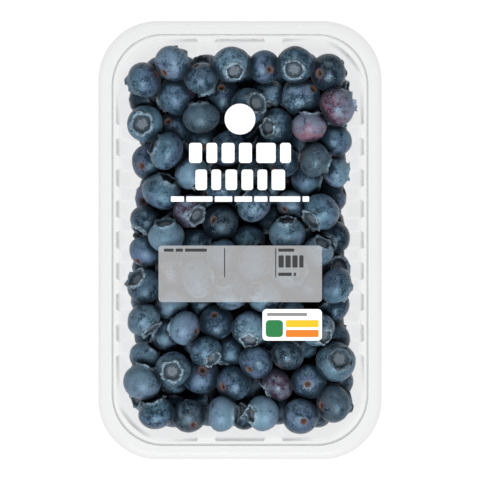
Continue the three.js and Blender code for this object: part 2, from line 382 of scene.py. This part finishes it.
# %% The tray's skin
# One row per ring, from the lip inwards: inset, height, how far the ribs show, softness, painted shade
TICK_SHARE = 0.14
TICK_DROP = TICK_SHARE * (LEDGE_HEIGHT - WALL - BASE_ROUND)
LINE = 0.35
TRAY_LEVELS = [
    (0, TRAY_HEIGHT - LIP_DROP, 0, 0, 0.15),
    (LIP_WIDTH, TRAY_HEIGHT, 0, 0.7, 0.05),
    (SEAL_INSET - LINE, TRAY_HEIGHT, 0, 0, 0),
    (SEAL_INSET, TRAY_HEIGHT, 0, 0.15, 0.58),
    (LEDGE_INSET, LEDGE_HEIGHT, 0, 0.15, 0.4),
    (LEDGE_INSET + LINE, LEDGE_HEIGHT, 0, 0, 0),
    (WALL_TOP_INSET - LEDGE_WIDTH / 2, LEDGE_HEIGHT, 1, 0, 0),
    (WALL_TOP_INSET, LEDGE_HEIGHT, 1, 0.3, 0.7),
    (WALL_TOP_INSET + TICK_SHARE * DRAFT, LEDGE_HEIGHT - TICK_DROP, 1, 0, 0),
    (WALL_FOOT_INSET, WALL + BASE_ROUND, 1, 2.2, 0),
    (WALL_FOOT_INSET + BASE_ROUND * 0.3, WALL + BASE_ROUND * 0.3, 0.5, 1.4, 0),
    (BASE_INSET, WALL, 0, 1.2, 0),
    (BASE_INSET + FOOT_WIDTH, WALL, 0, 0.6, 0),
    (PANEL_INSET, WALL + PANEL_RISE, 0, 0.6, 0),
]
BEND_SEGMENTS = 3


def tray_skin():
    """The inner face of the tray, as one open sheet."""
    bm = bmesh.new()
    loops = []
    for inset, height, relief, _, shade in TRAY_LEVELS:
        loops.append(tray_ring(bm, inset, height, relief, shade))
    for outer, inner in zip(loops, loops[1:]):
        bmesh.ops.bridge_loops(bm, edges=outer + inner)
    bmesh.ops.contextual_create(bm, geom=loops[-1])
    for loop, (_, _, _, softness, _) in zip(loops, TRAY_LEVELS):
        if softness:
            edges = [edge for edge in loop if edge.is_valid]
            bmesh.ops.bevel(
                bm, geom=edges, offset=softness, affect="EDGES",
                segments=BEND_SEGMENTS, profile=0.5, material=-1,
            )
    bmesh.ops.recalc_face_normals(bm, faces=bm.faces)
    if max(bm.faces, key=lambda face: face.calc_area()).normal.z < 0:
        bmesh.ops.reverse_faces(bm, faces=bm.faces)
    return bm


# %% [markdown]
# Clear plastic hardly shows from the front and shows well at a slant, where it mirrors what is round it.
# Glass with refraction would do that too, but it darkens what is inside. So a see-through shader is mixed
# with a glossy one by their angle, and a small fixed share of pale plastic gives the slight milkiness.
# The pale share that grows at a slant is painted reflection of the bright room, and the bends get
# painted grey shade.


# %% Clear plastic
SLANT_FROM = 0.3
# Grey of the painted shade on the bends, mixed in by the shade attribute
BEND_SHADE_GREY = rgb(0.2, 0.2, 0.205)
BEND_SHARE = 0.5
SHEET_WAVES = 90


def clear_plastic(name, tint, milk, edge_share, pale, roughness):
    """A thin clear plastic. milk is how solid it looks from the front, edge_share at a slant, where the
    pale share is painted reflection.
    """
    recipe = Recipe(name)
    place = recipe.add("TexCoord").outputs["Object"]
    waves = recipe.noise(place, SHEET_WAVES, detail=2)
    shade = recipe.attribute("shade")
    sheet = recipe.add("BsdfPrincipled", {
        "Base Color": recipe.mix(shade, pale, BEND_SHADE_GREY),
        "Roughness": roughness,
        "IOR": 1.5,
        "Normal": recipe.bump(waves, 0.08, 0.3),
    })
    through = recipe.add("BsdfTransparent", {"Color": tint})
    slant = recipe.add("LayerWeight", {"Blend": 0.35}).outputs["Facing"]
    # At a slant the pale share grows: painted reflection of the bright surroundings
    haze_and_reflection = recipe.ramp(slant, SLANT_FROM, 1.0, milk, edge_share)
    share = recipe.blend((haze_and_reflection, 1.0), (shade, BEND_SHARE))
    return recipe.finish(recipe.add("MixShader", {0: share, 1: through.outputs[0], 2: sheet.outputs[0]}))


tray_plastic = clear_plastic(
    "tray_plastic", tint=rgb(0.93, 0.931, 0.932), milk=0.07, edge_share=0.09,
    pale=rgb(0.42, 0.421, 0.422), roughness=0.12,
)
tray = finish_piece("tray_shell", tray_skin(), [tray_plastic], outward=False)
sheet = tray.modifiers.new("sheet thickness", "SOLIDIFY")
sheet.thickness = WALL * MM
sheet.offset = -1
sheet.use_even_offset = True
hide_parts("tray")

# %% [markdown]
# ## The film
# The film is a flat sheet, cut along the inner edge of the lip. It could be a thin box with round edges.
# One face is simpler: its four corners are bevelled, and it is pushed up by the thickness. The same helper
# makes every field of print.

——

• **Exercise task**
Looking at the material above, please copy exactly every line from its first line through the line containing "BEND_SEGMENTS = 3", with both ends included and nothing else.

• **Task result**
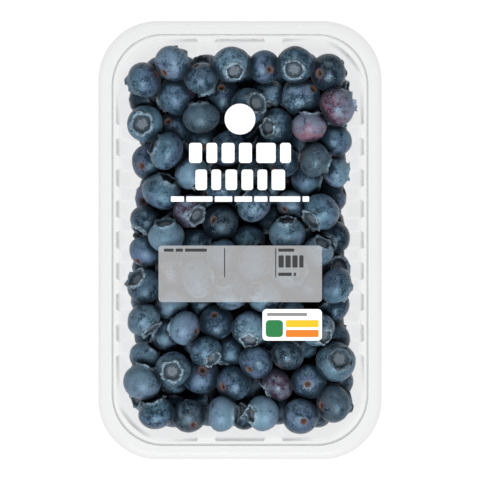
Continue the three.js and Blender code for this object: part 2, from line 382 of scene.py. This part finishes it.
# %% The tray's skin
# One row per ring, from the lip inwards: inset, height, how far the ribs show, softness, painted shade
TICK_SHARE = 0.14
TICK_DROP = TICK_SHARE * (LEDGE_HEIGHT - WALL - BASE_ROUND)
LINE = 0.35
TRAY_LEVELS = [
    (0, TRAY_HEIGHT - LIP_DROP, 0, 0, 0.15),
    (LIP_WIDTH, TRAY_HEIGHT, 0, 0.7, 0.05),
    (SEAL_INSET - LINE, TRAY_HEIGHT, 0, 0, 0),
    (SEAL_INSET, TRAY_HEIGHT, 0, 0.15, 0.58),
    (LEDGE_INSET, LEDGE_HEIGHT, 0, 0.15, 0.4),
    (LEDGE_INSET + LINE, LEDGE_HEIGHT, 0, 0, 0),
    (WALL_TOP_INSET - LEDGE_WIDTH / 2, LEDGE_HEIGHT, 1, 0, 0),
    (WALL_TOP_INSET, LEDGE_HEIGHT, 1, 0.3, 0.7),
    (WALL_TOP_INSET + TICK_SHARE * DRAFT, LEDGE_HEIGHT - TICK_DROP, 1, 0, 0),
    (WALL_FOOT_INSET, WALL + BASE_ROUND, 1, 2.2, 0),
    (WALL_FOOT_INSET + BASE_ROUND * 0.3, WALL + BASE_ROUND * 0.3, 0.5, 1.4, 0),
    (BASE_INSET, WALL, 0, 1.2, 0),
    (BASE_INSET + FOOT_WIDTH, WALL, 0, 0.6, 0),
    (PANEL_INSET, WALL + PANEL_RISE, 0, 0.6, 0),
]
BEND_SEGMENTS = 3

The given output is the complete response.